Task to complete: Begin with the line containing "if shape.isNull() or" and end with the line containing "in imported if"; set down that block verbatim and nothing else.

[Rows from a 3D modeling dataset]
........
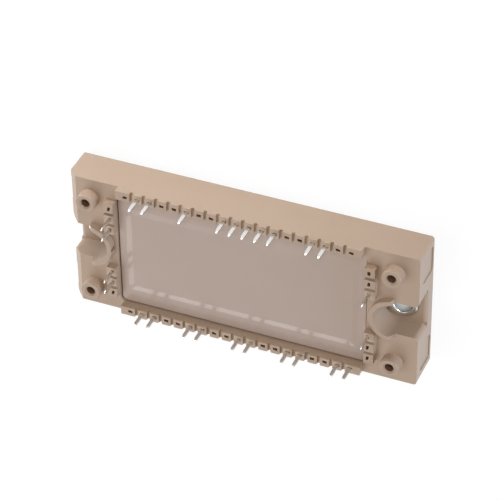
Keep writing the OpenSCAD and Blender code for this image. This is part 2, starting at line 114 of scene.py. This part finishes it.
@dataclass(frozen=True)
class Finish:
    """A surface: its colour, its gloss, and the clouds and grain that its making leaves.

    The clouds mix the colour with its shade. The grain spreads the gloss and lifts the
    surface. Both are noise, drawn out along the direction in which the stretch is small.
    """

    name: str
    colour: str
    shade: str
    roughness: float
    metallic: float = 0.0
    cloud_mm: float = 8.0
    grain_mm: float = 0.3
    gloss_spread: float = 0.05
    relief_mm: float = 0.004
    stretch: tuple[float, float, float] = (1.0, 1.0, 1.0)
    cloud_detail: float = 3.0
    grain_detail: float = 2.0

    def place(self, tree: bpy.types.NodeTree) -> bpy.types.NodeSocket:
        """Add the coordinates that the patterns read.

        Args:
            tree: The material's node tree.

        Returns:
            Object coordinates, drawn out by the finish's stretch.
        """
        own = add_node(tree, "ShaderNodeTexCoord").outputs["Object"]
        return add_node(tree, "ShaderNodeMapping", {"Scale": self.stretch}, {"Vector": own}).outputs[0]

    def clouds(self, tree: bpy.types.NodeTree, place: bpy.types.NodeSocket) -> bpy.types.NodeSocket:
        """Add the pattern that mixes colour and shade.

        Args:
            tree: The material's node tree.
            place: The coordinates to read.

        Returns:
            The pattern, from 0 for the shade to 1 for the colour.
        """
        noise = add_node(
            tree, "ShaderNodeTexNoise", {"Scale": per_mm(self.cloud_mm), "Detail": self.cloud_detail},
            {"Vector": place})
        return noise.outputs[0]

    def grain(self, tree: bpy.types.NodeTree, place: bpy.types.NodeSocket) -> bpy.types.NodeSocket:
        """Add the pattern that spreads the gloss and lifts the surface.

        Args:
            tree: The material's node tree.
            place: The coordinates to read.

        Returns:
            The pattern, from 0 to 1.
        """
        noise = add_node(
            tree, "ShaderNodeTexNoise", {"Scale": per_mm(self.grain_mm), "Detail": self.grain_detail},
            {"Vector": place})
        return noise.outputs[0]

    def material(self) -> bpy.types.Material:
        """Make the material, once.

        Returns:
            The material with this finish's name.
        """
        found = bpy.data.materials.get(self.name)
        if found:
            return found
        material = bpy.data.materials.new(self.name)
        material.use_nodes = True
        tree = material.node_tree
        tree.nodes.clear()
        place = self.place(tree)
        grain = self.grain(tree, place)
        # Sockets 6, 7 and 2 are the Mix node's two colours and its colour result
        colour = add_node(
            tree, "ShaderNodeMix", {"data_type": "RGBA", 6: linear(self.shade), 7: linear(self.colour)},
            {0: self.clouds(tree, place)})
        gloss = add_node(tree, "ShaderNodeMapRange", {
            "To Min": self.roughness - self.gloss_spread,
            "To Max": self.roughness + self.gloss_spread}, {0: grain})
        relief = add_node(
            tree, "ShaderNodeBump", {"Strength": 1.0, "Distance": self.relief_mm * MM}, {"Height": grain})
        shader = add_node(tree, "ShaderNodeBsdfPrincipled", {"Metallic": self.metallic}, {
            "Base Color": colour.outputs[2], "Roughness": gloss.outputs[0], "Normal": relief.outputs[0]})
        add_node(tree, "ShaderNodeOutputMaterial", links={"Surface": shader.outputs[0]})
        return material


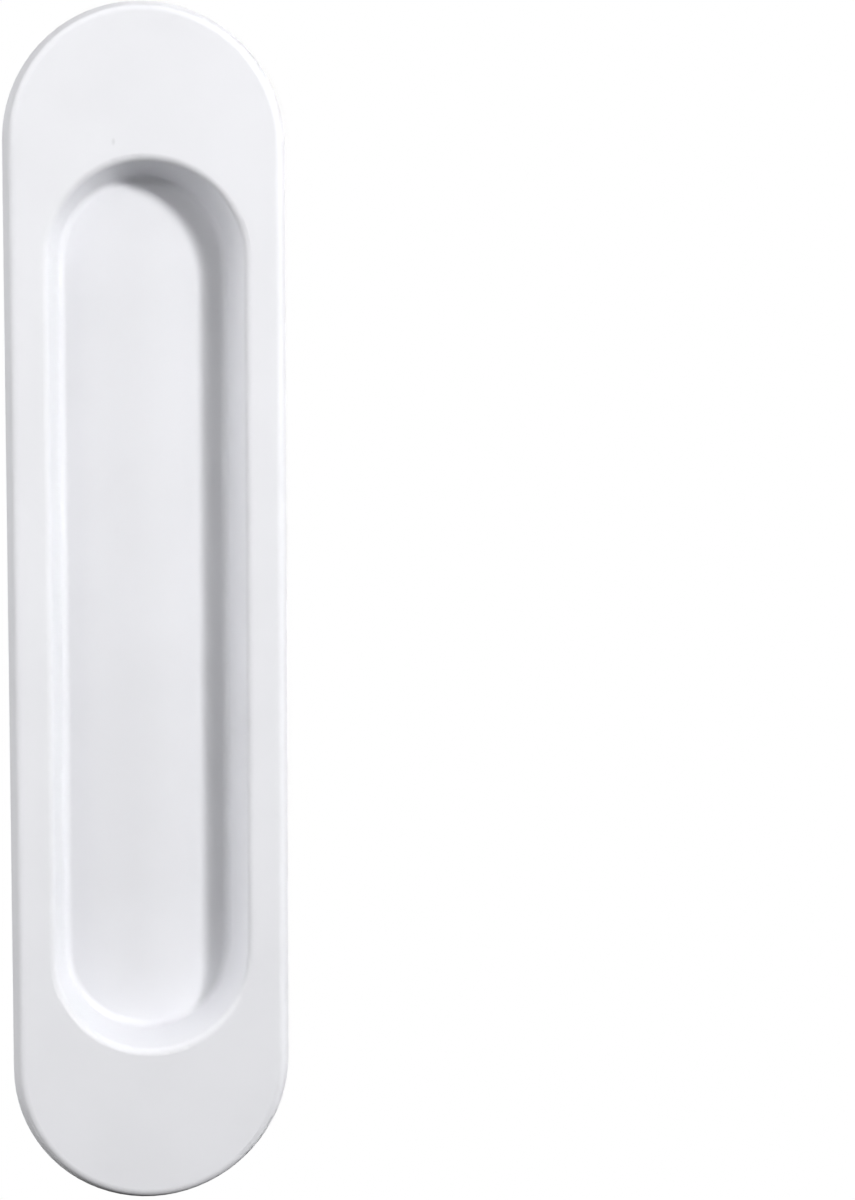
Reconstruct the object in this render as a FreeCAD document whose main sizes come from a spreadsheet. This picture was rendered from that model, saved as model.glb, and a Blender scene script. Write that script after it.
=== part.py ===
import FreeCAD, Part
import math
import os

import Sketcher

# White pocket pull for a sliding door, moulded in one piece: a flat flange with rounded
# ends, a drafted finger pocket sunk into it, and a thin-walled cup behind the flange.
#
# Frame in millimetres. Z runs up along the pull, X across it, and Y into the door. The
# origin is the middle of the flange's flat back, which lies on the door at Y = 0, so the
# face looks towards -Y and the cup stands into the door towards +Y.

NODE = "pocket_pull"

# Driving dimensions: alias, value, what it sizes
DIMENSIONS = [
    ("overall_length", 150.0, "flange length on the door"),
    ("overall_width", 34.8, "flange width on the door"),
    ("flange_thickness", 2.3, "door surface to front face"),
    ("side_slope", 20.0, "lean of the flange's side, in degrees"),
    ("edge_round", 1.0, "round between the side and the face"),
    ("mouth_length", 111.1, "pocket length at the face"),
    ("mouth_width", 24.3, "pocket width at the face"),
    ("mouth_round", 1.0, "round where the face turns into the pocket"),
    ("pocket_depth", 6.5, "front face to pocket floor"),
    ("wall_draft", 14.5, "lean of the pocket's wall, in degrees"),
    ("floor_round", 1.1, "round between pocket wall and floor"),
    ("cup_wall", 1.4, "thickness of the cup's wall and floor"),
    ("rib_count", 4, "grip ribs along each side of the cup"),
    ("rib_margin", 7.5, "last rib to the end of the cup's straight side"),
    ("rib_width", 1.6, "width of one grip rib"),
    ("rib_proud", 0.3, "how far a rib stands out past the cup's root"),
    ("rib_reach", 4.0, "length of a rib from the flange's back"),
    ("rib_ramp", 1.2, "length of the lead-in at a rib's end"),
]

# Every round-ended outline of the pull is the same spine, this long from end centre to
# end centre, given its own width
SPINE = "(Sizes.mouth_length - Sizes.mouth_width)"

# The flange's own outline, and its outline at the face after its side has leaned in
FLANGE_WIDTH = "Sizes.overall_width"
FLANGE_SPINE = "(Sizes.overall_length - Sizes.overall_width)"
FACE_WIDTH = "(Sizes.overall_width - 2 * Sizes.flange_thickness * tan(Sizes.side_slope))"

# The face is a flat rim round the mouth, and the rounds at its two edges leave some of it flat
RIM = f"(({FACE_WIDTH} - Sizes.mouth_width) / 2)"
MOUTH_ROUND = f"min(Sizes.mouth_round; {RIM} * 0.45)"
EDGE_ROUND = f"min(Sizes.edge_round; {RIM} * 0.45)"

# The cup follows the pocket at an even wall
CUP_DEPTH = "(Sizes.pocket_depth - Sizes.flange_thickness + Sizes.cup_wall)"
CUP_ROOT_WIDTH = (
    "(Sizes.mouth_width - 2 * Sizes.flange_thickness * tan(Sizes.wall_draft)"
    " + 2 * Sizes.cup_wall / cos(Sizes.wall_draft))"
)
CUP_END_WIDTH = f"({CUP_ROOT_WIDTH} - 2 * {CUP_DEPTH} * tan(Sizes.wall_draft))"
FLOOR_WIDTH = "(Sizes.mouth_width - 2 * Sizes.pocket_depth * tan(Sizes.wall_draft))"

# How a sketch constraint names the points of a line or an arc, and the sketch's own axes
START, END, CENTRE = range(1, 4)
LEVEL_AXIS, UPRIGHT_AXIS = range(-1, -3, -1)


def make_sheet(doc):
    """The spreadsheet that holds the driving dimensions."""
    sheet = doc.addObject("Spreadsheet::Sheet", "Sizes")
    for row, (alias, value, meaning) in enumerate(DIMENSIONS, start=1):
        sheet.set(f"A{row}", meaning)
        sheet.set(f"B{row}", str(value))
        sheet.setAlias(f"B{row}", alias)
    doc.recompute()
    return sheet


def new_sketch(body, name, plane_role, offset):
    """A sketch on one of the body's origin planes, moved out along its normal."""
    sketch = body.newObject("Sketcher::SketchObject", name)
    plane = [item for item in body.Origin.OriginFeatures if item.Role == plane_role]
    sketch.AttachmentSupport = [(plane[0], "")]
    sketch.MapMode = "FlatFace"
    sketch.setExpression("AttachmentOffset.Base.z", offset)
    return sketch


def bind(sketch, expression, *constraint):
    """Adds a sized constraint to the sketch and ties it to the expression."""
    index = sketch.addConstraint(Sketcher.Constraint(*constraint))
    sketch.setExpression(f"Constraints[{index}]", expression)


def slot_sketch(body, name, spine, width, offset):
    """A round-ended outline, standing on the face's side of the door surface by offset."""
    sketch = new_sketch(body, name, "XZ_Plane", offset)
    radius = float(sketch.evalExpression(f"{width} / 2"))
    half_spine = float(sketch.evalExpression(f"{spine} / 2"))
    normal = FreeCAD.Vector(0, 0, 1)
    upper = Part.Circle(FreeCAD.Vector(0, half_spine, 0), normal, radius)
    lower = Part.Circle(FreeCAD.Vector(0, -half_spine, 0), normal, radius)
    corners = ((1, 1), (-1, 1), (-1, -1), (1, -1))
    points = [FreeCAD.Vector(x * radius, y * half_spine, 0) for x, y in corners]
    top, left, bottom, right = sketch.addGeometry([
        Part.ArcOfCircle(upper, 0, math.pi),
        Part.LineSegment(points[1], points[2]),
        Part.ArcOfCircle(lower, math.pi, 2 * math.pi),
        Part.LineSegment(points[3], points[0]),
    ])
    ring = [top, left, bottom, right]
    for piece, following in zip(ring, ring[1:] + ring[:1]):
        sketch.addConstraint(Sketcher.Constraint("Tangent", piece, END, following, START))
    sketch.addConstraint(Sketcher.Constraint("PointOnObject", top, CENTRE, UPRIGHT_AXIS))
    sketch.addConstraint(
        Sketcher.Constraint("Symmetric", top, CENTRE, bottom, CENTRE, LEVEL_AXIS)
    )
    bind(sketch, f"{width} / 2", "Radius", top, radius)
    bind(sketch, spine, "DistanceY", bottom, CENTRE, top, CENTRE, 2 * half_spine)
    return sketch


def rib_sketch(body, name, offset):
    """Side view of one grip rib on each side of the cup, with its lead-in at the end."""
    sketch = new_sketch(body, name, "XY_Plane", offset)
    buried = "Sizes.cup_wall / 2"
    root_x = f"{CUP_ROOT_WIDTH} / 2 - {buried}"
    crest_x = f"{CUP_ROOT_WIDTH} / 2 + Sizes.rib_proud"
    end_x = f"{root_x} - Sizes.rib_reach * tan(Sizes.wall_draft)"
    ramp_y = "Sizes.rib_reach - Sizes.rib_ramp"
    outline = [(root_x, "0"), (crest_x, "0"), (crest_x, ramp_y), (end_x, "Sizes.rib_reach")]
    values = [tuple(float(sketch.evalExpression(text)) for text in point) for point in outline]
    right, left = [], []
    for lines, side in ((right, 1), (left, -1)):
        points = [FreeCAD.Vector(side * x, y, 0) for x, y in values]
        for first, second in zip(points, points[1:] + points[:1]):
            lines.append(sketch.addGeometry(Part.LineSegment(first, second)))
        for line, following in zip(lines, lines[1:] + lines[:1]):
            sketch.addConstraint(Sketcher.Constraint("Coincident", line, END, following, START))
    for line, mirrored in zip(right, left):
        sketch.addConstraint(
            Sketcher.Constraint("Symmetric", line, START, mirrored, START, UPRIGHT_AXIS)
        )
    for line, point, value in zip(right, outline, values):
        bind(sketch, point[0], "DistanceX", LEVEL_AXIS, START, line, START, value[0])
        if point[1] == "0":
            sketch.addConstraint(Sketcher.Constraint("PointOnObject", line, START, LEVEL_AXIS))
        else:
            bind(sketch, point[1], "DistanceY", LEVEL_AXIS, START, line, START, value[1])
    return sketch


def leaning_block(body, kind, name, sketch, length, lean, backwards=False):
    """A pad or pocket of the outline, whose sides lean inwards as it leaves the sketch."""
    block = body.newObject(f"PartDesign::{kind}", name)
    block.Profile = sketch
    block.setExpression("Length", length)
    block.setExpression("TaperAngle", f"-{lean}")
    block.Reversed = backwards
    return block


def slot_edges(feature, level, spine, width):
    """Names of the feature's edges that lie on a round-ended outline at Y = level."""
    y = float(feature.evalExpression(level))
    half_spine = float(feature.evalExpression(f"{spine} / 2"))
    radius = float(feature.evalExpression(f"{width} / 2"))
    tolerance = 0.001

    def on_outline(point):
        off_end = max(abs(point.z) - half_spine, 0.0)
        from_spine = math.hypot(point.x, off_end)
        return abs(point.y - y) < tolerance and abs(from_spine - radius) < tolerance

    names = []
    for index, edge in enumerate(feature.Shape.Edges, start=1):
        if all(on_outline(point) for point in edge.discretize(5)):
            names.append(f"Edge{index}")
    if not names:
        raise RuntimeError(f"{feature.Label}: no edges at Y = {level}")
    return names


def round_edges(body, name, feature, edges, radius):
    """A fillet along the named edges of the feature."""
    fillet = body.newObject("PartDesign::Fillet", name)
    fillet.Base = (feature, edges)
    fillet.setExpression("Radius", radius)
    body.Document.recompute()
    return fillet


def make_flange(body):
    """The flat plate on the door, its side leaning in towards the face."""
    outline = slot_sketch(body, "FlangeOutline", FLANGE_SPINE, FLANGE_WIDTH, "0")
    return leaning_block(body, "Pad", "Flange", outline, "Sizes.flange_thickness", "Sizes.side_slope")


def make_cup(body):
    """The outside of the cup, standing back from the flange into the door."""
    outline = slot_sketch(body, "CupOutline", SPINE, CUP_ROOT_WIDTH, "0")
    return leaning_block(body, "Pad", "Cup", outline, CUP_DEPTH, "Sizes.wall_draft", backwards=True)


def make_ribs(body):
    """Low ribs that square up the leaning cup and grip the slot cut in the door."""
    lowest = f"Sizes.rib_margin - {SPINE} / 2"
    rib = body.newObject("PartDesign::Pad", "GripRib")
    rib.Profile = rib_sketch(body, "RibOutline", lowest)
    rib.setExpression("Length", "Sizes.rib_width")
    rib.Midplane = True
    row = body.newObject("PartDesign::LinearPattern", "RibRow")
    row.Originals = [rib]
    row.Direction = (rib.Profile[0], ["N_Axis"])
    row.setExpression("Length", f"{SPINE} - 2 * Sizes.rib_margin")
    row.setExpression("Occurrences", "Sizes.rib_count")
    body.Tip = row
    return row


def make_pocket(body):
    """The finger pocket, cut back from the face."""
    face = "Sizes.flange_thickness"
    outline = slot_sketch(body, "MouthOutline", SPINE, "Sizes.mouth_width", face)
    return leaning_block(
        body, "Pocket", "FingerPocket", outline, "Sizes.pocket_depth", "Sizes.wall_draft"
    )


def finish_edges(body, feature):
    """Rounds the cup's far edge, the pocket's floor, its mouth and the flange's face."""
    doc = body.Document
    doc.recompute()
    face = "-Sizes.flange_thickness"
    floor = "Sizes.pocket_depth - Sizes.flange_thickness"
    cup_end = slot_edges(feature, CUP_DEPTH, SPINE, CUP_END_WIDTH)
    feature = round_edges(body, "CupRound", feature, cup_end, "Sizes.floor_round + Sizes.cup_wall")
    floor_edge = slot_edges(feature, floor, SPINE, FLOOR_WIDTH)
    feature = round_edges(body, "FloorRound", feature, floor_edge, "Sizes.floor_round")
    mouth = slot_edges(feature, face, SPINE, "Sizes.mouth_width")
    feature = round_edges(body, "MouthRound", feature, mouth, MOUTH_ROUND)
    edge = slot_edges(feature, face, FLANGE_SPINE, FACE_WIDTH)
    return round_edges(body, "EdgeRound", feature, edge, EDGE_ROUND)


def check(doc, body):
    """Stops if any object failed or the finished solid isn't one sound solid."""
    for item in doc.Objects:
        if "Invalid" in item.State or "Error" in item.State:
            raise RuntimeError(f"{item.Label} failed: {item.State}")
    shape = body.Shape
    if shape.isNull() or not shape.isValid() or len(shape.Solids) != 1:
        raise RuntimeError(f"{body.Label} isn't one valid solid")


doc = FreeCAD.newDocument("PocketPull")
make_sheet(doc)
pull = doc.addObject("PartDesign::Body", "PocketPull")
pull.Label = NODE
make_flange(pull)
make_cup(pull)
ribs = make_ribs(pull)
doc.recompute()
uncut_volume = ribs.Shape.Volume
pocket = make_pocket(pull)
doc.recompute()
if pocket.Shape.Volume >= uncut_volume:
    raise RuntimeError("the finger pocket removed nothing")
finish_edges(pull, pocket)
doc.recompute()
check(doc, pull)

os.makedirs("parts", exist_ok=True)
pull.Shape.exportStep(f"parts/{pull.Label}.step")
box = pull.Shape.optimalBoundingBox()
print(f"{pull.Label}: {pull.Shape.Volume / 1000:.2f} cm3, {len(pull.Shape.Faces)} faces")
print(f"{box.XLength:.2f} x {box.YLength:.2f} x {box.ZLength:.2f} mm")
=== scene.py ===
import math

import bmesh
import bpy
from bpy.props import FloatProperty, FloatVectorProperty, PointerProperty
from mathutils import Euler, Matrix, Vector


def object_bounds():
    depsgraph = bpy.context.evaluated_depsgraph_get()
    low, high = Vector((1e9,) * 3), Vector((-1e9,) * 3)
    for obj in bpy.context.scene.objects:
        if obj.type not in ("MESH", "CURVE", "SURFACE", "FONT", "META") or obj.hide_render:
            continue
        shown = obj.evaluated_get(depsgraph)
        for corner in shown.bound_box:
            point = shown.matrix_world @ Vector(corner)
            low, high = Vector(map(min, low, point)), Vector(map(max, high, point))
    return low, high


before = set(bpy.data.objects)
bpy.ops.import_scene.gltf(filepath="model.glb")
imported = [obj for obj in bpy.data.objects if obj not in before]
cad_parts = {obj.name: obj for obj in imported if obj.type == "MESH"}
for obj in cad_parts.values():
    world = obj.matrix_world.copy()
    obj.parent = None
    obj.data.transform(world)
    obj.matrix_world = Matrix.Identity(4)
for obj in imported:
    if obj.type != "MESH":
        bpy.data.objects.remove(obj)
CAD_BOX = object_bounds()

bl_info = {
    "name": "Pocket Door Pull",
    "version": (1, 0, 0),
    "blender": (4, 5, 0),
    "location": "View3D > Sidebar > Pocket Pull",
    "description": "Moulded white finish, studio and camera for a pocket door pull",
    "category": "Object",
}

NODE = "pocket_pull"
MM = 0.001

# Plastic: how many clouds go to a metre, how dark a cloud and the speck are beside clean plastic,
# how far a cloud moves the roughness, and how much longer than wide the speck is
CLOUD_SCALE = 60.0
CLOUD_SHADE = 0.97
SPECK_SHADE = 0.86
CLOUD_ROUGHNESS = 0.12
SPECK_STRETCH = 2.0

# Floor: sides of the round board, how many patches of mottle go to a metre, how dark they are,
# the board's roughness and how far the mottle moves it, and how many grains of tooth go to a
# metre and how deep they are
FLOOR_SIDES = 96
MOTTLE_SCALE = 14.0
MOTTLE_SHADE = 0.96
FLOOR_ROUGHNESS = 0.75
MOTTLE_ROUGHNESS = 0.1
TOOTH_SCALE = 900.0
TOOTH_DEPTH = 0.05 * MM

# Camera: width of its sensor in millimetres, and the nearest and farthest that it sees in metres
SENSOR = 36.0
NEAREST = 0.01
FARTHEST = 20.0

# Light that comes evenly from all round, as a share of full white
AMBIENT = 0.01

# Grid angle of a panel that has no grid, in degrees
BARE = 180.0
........
Result of the exercise:
    if shape.isNull() or not shape.isValid() or len(shape.Solids) != 1:
        raise RuntimeError(f"{body.Label} isn't one valid solid")


doc = FreeCAD.newDocument("PocketPull")
make_sheet(doc)
pull = doc.addObject("PartDesign::Body", "PocketPull")
pull.Label = NODE
make_flange(pull)
make_cup(pull)
ribs = make_ribs(pull)
doc.recompute()
uncut_volume = ribs.Shape.Volume
pocket = make_pocket(pull)
doc.recompute()
if pocket.Shape.Volume >= uncut_volume:
    raise RuntimeError("the finger pocket removed nothing")
finish_edges(pull, pocket)
doc.recompute()
check(doc, pull)

os.makedirs("parts", exist_ok=True)
pull.Shape.exportStep(f"parts/{pull.Label}.step")
box = pull.Shape.optimalBoundingBox()
print(f"{pull.Label}: {pull.Shape.Volume / 1000:.2f} cm3, {len(pull.Shape.Faces)} faces")
print(f"{box.XLength:.2f} x {box.YLength:.2f} x {box.ZLength:.2f} mm")
=== scene.py ===
import math

import bmesh
import bpy
from bpy.props import FloatProperty, FloatVectorProperty, PointerProperty
from mathutils import Euler, Matrix, Vector


def object_bounds():
    depsgraph = bpy.context.evaluated_depsgraph_get()
    low, high = Vector((1e9,) * 3), Vector((-1e9,) * 3)
    for obj in bpy.context.scene.objects:
        if obj.type not in ("MESH", "CURVE", "SURFACE", "FONT", "META") or obj.hide_render:
            continue
        shown = obj.evaluated_get(depsgraph)
        for corner in shown.bound_box:
            point = shown.matrix_world @ Vector(corner)
            low, high = Vector(map(min, low, point)), Vector(map(max, high, point))
    return low, high


before = set(bpy.data.objects)
bpy.ops.import_scene.gltf(filepath="model.glb")
imported = [obj for obj in bpy.data.objects if obj not in before]
cad_parts = {obj.name: obj for obj in imported if obj.type == "MESH"}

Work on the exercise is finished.